Among the entries below, find the line with "obj.data.transform(world)", then quote it and each following line up to and including the line with "for body, members", and nothing else.

» Supplied data
— START —

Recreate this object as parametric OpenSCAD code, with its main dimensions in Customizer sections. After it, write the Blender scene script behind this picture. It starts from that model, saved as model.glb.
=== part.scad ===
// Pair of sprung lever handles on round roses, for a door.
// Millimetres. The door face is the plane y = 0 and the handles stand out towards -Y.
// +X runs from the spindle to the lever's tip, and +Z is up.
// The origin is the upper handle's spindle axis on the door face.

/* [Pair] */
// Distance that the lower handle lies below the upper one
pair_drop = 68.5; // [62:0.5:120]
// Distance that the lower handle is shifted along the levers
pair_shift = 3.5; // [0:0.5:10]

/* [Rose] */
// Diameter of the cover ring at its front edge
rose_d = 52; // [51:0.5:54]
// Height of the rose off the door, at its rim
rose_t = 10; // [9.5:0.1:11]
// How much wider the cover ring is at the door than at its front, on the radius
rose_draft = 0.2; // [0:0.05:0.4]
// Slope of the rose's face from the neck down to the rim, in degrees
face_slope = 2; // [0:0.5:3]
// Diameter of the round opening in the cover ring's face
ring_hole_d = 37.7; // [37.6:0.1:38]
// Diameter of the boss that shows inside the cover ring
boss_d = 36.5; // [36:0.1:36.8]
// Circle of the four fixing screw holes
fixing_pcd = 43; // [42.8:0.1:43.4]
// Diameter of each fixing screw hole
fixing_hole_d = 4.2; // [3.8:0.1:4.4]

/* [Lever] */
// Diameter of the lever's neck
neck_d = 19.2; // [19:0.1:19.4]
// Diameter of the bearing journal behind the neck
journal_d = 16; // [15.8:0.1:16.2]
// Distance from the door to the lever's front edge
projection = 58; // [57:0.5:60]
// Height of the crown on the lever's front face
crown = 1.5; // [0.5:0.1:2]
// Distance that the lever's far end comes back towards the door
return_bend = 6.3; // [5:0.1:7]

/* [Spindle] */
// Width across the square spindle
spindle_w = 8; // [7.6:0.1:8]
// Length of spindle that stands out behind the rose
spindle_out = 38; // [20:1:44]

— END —
— START —

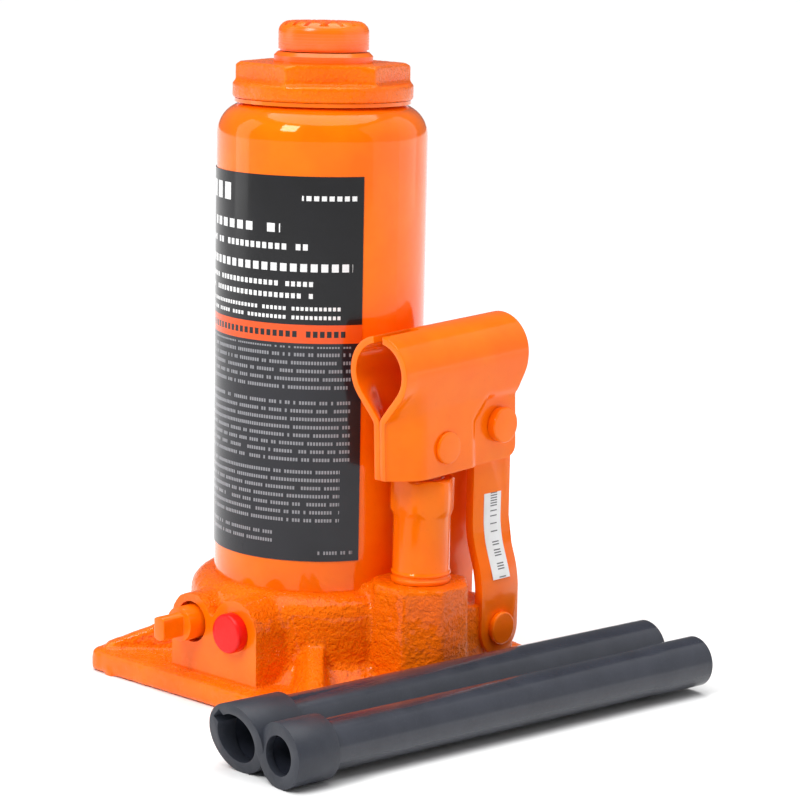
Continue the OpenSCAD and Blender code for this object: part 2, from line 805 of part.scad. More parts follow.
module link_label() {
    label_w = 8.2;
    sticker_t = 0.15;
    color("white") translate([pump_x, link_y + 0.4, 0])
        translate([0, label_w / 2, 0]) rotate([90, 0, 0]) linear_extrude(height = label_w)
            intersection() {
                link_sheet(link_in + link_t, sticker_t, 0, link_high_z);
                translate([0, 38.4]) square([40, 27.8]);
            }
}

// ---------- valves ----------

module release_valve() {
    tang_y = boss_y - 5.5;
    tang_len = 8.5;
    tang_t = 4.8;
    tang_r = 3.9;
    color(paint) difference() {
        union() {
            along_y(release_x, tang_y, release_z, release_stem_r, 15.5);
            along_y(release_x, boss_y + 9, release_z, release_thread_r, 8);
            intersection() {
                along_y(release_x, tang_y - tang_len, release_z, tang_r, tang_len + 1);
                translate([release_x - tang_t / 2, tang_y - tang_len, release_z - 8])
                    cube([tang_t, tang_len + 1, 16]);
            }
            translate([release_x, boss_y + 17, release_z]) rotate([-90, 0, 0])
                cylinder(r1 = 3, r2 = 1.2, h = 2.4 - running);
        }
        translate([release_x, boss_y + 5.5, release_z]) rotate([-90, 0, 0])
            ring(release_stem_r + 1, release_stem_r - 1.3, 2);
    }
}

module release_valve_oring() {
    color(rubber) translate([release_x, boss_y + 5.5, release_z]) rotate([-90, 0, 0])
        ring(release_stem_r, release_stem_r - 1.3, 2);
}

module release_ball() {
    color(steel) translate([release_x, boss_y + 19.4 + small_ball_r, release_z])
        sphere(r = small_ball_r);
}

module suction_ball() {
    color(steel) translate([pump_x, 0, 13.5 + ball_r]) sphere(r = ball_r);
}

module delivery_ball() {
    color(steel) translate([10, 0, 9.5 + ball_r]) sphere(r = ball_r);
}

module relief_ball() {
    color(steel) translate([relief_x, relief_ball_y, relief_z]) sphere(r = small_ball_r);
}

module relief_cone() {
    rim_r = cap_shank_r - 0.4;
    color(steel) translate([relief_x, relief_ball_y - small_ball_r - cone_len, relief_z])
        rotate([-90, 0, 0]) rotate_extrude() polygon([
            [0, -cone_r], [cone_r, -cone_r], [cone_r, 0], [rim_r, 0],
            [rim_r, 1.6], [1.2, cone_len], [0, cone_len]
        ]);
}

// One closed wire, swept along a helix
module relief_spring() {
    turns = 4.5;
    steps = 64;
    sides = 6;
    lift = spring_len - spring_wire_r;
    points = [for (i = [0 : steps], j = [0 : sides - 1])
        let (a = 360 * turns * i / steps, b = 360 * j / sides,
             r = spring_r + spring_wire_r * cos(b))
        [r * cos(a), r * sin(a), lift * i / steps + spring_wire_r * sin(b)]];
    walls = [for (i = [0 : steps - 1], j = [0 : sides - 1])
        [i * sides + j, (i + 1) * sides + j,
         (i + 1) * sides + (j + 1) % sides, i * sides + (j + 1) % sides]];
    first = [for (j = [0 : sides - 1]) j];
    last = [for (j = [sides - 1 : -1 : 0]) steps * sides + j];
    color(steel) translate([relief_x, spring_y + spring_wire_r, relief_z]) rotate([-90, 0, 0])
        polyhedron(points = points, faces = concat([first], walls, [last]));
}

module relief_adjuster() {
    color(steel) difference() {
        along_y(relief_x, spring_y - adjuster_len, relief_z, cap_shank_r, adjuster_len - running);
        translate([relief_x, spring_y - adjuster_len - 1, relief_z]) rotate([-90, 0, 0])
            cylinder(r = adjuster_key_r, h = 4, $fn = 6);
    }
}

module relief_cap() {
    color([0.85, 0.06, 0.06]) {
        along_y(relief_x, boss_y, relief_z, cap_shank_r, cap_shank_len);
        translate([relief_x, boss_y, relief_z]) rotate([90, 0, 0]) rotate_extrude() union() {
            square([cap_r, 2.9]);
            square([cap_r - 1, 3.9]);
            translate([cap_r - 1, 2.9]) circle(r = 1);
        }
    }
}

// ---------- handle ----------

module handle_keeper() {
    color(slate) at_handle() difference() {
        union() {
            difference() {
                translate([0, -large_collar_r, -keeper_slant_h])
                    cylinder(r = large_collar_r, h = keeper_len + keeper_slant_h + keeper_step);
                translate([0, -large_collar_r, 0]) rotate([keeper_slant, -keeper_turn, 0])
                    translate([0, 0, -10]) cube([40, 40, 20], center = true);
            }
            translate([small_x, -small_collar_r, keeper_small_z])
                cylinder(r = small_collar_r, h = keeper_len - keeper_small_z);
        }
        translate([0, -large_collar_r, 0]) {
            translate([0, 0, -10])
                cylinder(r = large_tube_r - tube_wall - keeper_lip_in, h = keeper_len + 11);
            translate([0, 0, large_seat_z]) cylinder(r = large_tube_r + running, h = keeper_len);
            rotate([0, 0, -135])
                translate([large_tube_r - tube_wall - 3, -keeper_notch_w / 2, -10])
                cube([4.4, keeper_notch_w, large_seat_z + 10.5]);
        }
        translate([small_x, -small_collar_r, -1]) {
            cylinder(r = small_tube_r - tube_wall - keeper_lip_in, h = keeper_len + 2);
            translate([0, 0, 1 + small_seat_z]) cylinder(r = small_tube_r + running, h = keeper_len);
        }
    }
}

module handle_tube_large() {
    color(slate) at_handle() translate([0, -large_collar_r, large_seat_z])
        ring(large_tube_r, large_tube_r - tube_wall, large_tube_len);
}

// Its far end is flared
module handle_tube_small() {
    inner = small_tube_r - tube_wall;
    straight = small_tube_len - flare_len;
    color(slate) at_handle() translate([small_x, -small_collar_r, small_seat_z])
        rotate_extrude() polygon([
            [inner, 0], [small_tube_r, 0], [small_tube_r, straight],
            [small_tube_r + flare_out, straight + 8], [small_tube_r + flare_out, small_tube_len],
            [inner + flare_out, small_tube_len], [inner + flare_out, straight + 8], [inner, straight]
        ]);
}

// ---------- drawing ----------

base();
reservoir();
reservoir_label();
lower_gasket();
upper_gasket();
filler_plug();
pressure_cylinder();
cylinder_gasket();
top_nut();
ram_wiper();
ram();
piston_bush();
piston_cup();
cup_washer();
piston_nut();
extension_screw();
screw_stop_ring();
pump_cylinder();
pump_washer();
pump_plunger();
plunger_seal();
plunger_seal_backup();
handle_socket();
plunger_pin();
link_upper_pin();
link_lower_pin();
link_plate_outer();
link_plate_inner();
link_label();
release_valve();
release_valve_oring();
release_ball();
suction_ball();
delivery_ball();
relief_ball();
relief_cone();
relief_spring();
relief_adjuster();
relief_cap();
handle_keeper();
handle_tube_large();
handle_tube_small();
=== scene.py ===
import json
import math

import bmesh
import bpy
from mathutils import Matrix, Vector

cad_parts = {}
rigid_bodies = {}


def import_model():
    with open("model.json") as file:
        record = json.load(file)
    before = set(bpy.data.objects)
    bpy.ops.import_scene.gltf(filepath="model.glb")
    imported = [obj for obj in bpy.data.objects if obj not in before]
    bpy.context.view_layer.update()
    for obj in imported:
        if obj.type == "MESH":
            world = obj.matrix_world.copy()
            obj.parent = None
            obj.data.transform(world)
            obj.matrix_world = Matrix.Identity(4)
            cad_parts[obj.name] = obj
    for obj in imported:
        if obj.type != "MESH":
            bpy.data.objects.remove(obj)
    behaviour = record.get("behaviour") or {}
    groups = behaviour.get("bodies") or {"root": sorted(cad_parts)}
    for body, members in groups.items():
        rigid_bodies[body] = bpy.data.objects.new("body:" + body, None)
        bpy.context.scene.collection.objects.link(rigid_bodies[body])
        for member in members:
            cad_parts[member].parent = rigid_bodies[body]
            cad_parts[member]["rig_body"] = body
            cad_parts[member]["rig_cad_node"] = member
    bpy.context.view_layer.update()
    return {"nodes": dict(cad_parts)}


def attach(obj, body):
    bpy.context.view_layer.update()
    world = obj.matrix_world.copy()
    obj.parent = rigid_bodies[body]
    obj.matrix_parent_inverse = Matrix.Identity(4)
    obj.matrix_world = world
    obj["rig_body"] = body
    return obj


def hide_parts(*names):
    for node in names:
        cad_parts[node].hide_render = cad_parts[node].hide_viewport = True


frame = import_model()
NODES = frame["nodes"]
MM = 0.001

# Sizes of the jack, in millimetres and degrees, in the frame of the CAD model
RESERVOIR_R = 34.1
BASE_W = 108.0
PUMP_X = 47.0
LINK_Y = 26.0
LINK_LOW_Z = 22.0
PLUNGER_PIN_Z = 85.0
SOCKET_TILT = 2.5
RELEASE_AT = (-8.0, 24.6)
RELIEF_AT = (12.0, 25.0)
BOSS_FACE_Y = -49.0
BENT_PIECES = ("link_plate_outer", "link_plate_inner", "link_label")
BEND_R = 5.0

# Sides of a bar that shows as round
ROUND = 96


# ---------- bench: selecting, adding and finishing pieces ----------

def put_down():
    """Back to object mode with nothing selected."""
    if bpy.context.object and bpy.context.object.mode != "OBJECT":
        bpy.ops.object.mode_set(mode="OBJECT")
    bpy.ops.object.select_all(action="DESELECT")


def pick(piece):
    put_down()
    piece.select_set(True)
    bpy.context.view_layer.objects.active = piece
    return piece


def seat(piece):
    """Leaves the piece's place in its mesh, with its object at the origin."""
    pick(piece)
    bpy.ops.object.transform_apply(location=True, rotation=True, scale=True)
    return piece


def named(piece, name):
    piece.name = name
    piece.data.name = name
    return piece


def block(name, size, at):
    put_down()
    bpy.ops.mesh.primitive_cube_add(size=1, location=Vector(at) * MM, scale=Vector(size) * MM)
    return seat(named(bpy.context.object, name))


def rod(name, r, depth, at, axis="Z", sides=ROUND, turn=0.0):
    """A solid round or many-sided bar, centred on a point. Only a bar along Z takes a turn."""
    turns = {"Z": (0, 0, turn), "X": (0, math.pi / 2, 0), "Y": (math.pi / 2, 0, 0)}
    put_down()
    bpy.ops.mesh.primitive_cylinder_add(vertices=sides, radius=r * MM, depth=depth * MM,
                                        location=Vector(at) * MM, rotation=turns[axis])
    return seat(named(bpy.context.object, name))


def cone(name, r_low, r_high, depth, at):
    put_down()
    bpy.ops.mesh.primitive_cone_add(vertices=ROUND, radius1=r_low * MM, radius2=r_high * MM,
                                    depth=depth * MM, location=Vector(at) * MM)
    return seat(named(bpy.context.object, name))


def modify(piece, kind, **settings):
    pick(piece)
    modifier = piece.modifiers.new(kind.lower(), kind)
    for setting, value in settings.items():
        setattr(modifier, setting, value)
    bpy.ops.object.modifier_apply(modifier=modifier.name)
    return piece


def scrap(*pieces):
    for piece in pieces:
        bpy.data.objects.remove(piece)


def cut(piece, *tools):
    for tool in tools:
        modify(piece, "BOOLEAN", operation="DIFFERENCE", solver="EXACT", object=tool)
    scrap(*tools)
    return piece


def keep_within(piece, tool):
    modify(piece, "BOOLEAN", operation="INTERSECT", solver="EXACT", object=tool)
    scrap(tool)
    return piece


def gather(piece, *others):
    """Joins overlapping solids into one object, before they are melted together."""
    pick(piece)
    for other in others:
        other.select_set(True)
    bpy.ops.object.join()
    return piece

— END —

» Solution
            obj.data.transform(world)
            obj.matrix_world = Matrix.Identity(4)
            cad_parts[obj.name] = obj
    for obj in imported:
        if obj.type != "MESH":
            bpy.data.objects.remove(obj)
    behaviour = record.get("behaviour") or {}
    groups = behaviour.get("bodies") or {"root": sorted(cad_parts)}
    for body, members in groups.items():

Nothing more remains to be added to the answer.